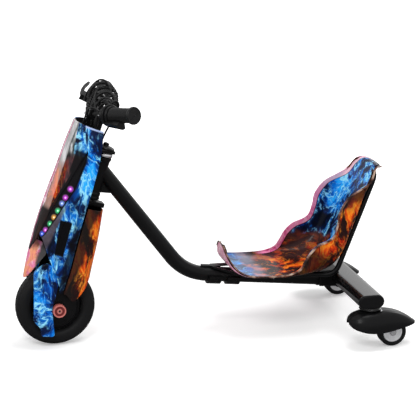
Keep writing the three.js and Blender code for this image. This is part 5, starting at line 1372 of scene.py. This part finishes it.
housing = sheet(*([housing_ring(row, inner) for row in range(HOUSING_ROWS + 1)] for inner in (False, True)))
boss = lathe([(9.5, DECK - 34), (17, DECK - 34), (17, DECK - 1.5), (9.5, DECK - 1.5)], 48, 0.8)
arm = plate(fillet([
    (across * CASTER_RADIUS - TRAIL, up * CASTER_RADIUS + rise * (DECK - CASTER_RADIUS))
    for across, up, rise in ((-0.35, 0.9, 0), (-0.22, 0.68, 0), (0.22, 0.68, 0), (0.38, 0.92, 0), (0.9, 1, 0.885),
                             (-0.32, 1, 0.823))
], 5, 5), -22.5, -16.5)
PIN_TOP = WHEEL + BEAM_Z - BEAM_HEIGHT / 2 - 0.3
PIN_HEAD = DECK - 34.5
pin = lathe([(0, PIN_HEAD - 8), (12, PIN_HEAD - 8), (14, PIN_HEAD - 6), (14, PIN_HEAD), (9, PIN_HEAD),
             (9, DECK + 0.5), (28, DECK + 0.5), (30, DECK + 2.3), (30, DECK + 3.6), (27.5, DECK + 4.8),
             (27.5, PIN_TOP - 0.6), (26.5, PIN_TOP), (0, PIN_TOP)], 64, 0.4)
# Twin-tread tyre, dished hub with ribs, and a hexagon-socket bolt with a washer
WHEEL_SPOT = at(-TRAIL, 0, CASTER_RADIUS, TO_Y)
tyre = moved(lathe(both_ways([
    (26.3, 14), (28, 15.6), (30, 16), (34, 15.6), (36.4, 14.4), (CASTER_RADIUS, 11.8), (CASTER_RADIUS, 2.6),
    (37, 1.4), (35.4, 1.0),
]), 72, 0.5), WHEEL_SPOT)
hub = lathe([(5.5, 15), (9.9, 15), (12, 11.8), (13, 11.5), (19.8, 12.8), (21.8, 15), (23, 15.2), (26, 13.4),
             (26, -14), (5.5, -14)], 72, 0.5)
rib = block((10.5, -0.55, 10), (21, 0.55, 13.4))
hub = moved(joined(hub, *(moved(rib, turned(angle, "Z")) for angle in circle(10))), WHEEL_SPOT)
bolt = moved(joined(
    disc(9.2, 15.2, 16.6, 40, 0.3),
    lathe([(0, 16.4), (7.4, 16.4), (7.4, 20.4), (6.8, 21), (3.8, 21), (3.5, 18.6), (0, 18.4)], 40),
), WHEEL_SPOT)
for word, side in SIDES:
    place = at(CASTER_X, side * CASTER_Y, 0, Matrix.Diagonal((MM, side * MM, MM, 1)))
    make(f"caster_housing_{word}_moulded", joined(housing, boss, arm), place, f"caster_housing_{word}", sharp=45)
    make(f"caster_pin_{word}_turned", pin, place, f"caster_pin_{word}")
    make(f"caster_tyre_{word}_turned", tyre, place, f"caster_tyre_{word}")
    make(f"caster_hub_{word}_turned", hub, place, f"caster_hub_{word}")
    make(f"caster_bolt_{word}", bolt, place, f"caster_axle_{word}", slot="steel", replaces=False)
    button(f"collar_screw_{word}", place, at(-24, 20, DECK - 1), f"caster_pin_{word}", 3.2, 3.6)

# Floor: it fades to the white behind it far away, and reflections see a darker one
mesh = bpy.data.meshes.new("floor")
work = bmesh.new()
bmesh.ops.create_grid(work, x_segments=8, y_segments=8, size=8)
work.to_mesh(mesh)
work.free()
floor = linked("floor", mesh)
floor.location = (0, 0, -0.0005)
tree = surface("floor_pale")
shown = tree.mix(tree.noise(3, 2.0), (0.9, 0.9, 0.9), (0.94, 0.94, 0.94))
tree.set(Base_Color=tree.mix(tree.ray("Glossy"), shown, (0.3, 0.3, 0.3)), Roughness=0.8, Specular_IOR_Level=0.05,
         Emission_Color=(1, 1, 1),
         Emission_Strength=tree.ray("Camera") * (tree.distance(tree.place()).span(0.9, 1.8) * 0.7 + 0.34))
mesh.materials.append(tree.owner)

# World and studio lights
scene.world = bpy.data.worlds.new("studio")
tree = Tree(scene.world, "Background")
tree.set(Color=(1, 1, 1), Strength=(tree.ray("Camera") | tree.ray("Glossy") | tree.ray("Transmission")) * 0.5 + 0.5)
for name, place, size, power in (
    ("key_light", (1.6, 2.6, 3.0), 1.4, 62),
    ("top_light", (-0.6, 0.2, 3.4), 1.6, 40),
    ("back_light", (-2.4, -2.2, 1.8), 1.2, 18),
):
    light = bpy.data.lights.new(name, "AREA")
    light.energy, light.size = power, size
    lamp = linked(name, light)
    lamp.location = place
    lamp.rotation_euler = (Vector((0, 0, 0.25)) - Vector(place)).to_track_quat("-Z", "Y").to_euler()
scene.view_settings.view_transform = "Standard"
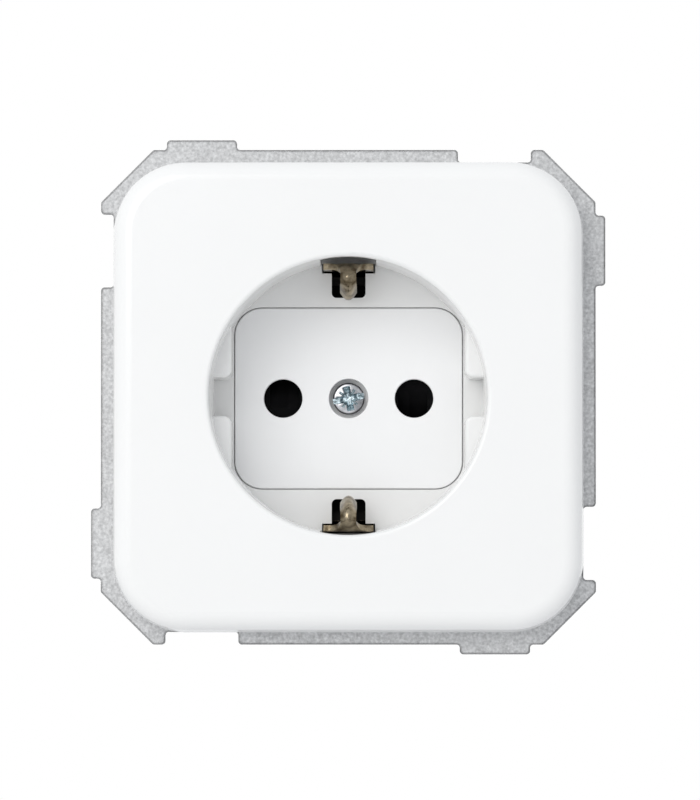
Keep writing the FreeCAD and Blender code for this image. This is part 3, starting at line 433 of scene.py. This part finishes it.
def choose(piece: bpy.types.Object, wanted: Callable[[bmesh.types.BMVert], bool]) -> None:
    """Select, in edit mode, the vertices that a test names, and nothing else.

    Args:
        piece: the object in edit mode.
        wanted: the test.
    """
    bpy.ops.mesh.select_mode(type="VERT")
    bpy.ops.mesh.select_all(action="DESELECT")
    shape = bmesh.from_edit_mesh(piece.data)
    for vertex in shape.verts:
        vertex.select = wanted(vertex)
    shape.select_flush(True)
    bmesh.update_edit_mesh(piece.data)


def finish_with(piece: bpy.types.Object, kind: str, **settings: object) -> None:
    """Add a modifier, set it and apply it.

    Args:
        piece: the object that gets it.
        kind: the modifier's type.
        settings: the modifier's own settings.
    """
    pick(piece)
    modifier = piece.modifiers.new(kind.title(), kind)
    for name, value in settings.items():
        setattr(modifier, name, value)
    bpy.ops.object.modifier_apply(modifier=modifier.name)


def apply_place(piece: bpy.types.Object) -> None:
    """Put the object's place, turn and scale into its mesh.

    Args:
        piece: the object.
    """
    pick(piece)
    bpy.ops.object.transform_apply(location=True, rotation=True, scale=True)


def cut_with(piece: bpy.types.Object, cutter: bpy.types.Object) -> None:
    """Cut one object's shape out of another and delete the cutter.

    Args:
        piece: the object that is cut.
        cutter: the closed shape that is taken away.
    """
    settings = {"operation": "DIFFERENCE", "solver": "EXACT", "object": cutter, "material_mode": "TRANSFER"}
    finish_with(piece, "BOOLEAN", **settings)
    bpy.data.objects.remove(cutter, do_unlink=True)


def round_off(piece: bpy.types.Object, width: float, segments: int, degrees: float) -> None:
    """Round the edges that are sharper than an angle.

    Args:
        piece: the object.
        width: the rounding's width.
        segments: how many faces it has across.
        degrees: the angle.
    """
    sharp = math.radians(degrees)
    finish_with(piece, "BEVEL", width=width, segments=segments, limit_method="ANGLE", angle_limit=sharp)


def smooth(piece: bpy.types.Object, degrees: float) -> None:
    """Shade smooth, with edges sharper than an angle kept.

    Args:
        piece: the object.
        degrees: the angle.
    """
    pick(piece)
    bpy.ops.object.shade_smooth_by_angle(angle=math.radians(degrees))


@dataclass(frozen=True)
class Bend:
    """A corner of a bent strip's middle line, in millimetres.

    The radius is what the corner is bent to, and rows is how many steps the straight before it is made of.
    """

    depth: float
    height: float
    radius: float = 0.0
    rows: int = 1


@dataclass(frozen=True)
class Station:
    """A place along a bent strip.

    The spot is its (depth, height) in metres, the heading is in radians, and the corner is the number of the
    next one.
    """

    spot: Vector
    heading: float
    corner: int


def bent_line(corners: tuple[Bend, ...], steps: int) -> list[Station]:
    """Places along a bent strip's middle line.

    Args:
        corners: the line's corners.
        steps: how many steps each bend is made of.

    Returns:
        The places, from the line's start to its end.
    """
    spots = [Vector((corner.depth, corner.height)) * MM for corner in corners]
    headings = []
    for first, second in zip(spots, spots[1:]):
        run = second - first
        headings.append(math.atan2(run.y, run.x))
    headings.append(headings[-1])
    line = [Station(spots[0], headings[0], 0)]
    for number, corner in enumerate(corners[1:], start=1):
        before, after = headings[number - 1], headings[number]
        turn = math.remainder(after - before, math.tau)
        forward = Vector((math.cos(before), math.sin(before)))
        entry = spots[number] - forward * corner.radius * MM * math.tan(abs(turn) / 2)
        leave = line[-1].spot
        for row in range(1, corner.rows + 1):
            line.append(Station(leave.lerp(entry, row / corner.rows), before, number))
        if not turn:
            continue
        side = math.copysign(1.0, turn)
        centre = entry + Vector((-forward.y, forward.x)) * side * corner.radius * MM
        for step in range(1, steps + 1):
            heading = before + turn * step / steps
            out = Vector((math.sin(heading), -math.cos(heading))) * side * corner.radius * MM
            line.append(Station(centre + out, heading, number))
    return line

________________

> What to do: Print the lines from the line containing "Keep writing the FreeCAD" to the line containing "bmesh.update_edit_mesh(piece.data)", both ends included, exactly and with nothing added.

> Full response:
Keep writing the FreeCAD and Blender code for this image. This is part 3, starting at line 433 of scene.py. This part finishes it.
def choose(piece: bpy.types.Object, wanted: Callable[[bmesh.types.BMVert], bool]) -> None:
    """Select, in edit mode, the vertices that a test names, and nothing else.

    Args:
        piece: the object in edit mode.
        wanted: the test.
    """
    bpy.ops.mesh.select_mode(type="VERT")
    bpy.ops.mesh.select_all(action="DESELECT")
    shape = bmesh.from_edit_mesh(piece.data)
    for vertex in shape.verts:
        vertex.select = wanted(vertex)
    shape.select_flush(True)
    bmesh.update_edit_mesh(piece.data)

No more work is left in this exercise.